Wilkie Collins

 It's been decades since I read Wilkie Collins' The Moonstone, and I had forgotten how fascinating that book is.  Like many authors of his time, Collins wrote the book as a serial for magazine publication in both the U.K. and the United States; his style is not exactly cliff-hanger, but the end of each chapter leaves you with pleasurable anticipation of what will happen in the next one.

The Moonstone starts with the theft of a legendary diamond from an Indian temple, and the curse that follows the diamond and anyone who possesses it.  The diamond is bequeathed as a birthday gift to a young woman, Rachel Verinder, who wears it to her birthday dinner; that night the diamond is stolen from her room.   Careful searching by her cousin Franklin Blake and Sergeant Cuff of Scotland Yard, reputed to be the best detective in England, produces no sign of the diamond.  Rachel refuses to cooperate with the investigation and in fact, opposes the continuation of it.  
    Wilkie Collins uses successive multiple viewpoints to move the story forward, starting with that of Gabriel Betteredge, the elderly Verinder family head servant, who is much given to consulting the oracle of his tattered copy of Robinson Crusoe in moments of doubt or distress and who makes a very creditable Watson to Sergeant Cuff.  Betteredge narrates the story up to the loss of the diamond; the evangelistic and annoying Miss Clack takes up the narrative to contribute what she herself has witnessed and overheard following the disappearance of the diamond; the family attorney, Mr. Bruff then contributes his share of the story, and it moves on through several more narrators to its eventual resolution.  Wilkie Collins rightly called the story a "romance", and it's a fascinating one.    Grade:  A.  
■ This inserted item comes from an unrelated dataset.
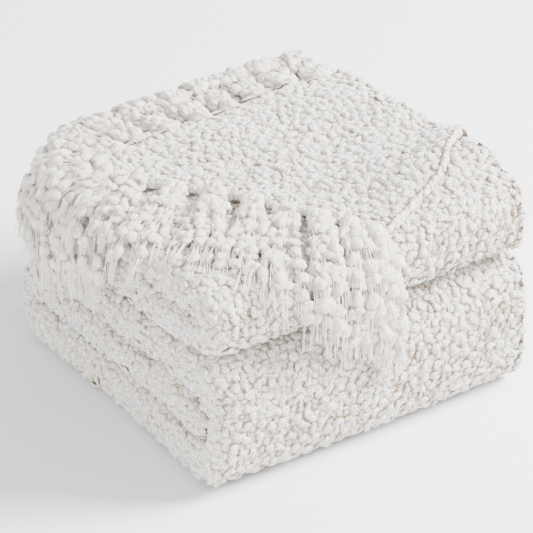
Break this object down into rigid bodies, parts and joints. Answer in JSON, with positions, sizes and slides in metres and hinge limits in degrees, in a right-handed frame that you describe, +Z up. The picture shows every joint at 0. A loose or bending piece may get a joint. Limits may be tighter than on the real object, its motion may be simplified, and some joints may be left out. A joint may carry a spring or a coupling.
{
  "type": "folded chunky knit blanket",
  "caption": "Chunky ivory bobble-yarn throw folded into a stack, with one tasselled end lying loose over the top and hanging at the sides.",
  "frame": {"origin": "on the surface the folded throw lies on, under the middle of the throw and its tassels in plan", "axes": "+Z up; -Y is the front with the two tall folds; -X is the side that shows the folded edges of the five bands"},
  "size_m": [0.3382, 0.3502, 0.2094],
  "materials": {
    "bobble_cloth": "matt ivory bobble knit, soft pile",
    "tassel_yarn": "matt cream slub yarn"
  },
  "bodies": {
    "root": {"throw_cloth": "bobble_cloth", "tassels_back": "tassel_yarn", "tassels_corner": "tassel_yarn", "tassels_side": "tassel_yarn", "tassels_front": "tassel_yarn"}
  },
  "joints": []
}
The Woman In White, published in 1860, six years before The Moonstone, also uses multiple viewpoints to narrate the story, although most of the story is carried by Walter Hartright, an artist and illustrator, who does most of the detective work, and by Marian Holcombe.  The story starts with an encounter one night between Hartright and a mysterious woman dressed all in white who asks the way to London.  He gives it to her, then shortly thereafter finds that she has escaped from a lunatic asylum.  He again encounters her in a country churchyard and realizes that she closely resembles Laura Fairly, his drawing student with whom he has fallen in love.  Laura is engaged to and subsequently marries Sir Percival Glyde, who connives with his friend, the menacing Count Fosco, to gain control of Laura's considerable fortune, while Walter Hartright is absent on a scientific expedition to Central America.  When Hartright returns, he is told that Laura has died, but suspects that it was Anne Catherick, the mysterious woman in white, who has died instead.  Aided by Laura's elder half sister, Marian Halcombe, who has liberated Laura from the lunatic asylum where Sir Percival had concealed her under Anne Catherick's name, Walter proceeds to have Laura's identity restored to her.  Grade:  B.